Thursday, August 11, 2011

Day 72

To start out, I thought I ought to provide a few visuals to accompany yesterday's post, so the next few photos are from the insect transects that I walk at 7:30 every morning. This morning was a particularly cloudy day that started out rather foggy. The location of the transects is down a bit of a hill from the centre and then into this tundra area surrounded by forest and willow stands. On the best of days, I carry a firearm and a radio, though it isn't very far from the centre, I am going alone. I'm glad that I am cautious this way because later in the day yesterday, I had found out that a bear was spotted right in the area I was walking alone just a few minutes after I had returned to the centre. That worried me a bit this morning, that and the fact of the fog, so I drove the distance down the hill and to the tundra field so the safety of a truck was just that much closer. The distance isn't insignificant from the Centre to the transect, at least a good 2 or so minutes of walking, the length of a song, if I can measure by converting any unit relatively. Anyway, I took the truck this morning, with no incidents or encounters.

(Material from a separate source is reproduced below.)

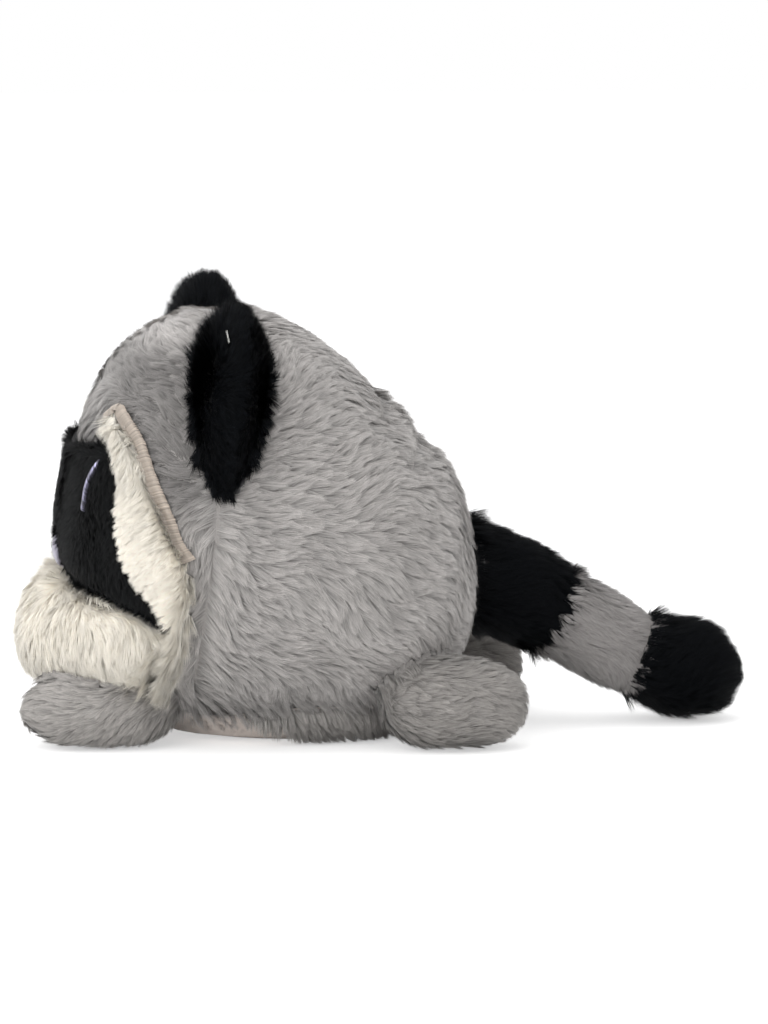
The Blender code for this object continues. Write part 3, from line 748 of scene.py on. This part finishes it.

This is the marker for the start of the transect. I've always wondered
what it was, as had Hope who had shown me the site and what to
do before she and the rest of the Godwit team had left. I asked LeeAnn
and found out that this is the thing that people climb up onto to get
into a tundra buggy in the winter. The tundra buggies are just that big.
So incase you were wondering.

The first cup. As you can see, the brim is level with the ground
so insects walking along will fall into it. The flagging tape
just helps me see it from far away. It's a big transect and I could
easily get lost on the tundra looking for these little cups.

This cup had a spider at the bottom of the ethanol which I
scooped out and into a jar to measure the length of back in
the lab.

The next adventure of the morning was to go to my five lakes, collect water samples, and take some measurements of water chemistry (water temperature, conductivity - kinda like saltiness, % dissolved oxygen, and pH). At one of the lakes, Larch, there was this huge area of tundra covered in cloud berries! They were the perfect soft ripeness that just falls into you hand just by brushing the top of the berry, so naturally, Caleigh and I harvested a couple bags full!

They taste a bit like baked apple, which is a really interesting
taste for a berry... The blueberries are almost ripe. The crowberries
have been ripe, but they are really hard to eat with all the seeds, and
I just don't find all that appealing. The wild strawberries are ripe,
but other animals (researchers) ate them all before I got a chance. I've
managed to steal just a few of the flavorful strawberries. The cranberries
won't be ripe for another three weeks or so, so I will miss them. And
the bear berries are ripe, but I don't think they taste like much either.

We also harvested a bunch of Myrica gale or sweet gale or bog myrtle to make tea. It smells really good so I can't wait until it's dry! Apparently, it also makes for a decent insect repellant, though I have yet to be desperate enough to smear the leaves all over me. I've gotten close at times though!

After our harvesting break, we went to Caleigh's sites to pluck the dryas puffs. Another thing that I talked about in an earlier blog post.



The afternoon was mostly filtering and bruising up my shoulder. Obviously the more interesting story here is the water filter, which I do twice a week, so I will now write several thousand words about triple rinsing, the electric pump, the cellulose-acetate filter, the sulphuric acid... Well, I could, except the interest level may be lost. Instead, I will talk about my bruised shoulder and how it became bruised. Can you guess?

I had bad form. That's right, I went shooting! One of the most important parts of shooting a shotgun is getting the butt of the stock snugly into the "meaty" part of your shoulder. That was were I failed. That and probably not doing the teapot stance, as in "I'm a little teapot, short and stout, here is my handle, here is my spout, when I get all steamed up, hear me shout, tip me over and pour me out." In the stance, you have to lean forward from the hips, kinda like being tipped in the song or like triangle pose in yoga. That way, the recoil takes the force from the lean rather than directly into your shoulder. So, I have a nice big bruise there now! But the upside is, I'm getting a lot better at aim! I got 6 holes through the target (out of 14), which isn't too bad! Definitely an improvement over the last time I shot, which I managed 0. It was a lot of fun to go out on such a beautiful afternoon! I also got to fire a 22 semi-automatic hand gun! I really didn't expect to do that, I though it was just shotgun practice day. A hand gun is so different from a shotgun. The recoil is there, but in comparison, nonexistent. And that was just really really cool. You can just keep pulling the trigger (unlike squeezing the trigger on a shotgun) without having to reload, since it does that automatically (unless it gets jammed, which it did rather often). With a shotgun, you have to pump between shots to load the next slug, assuming you are using a pump-action which is what I use here. So yea, super cool! I kept my target paper for proof!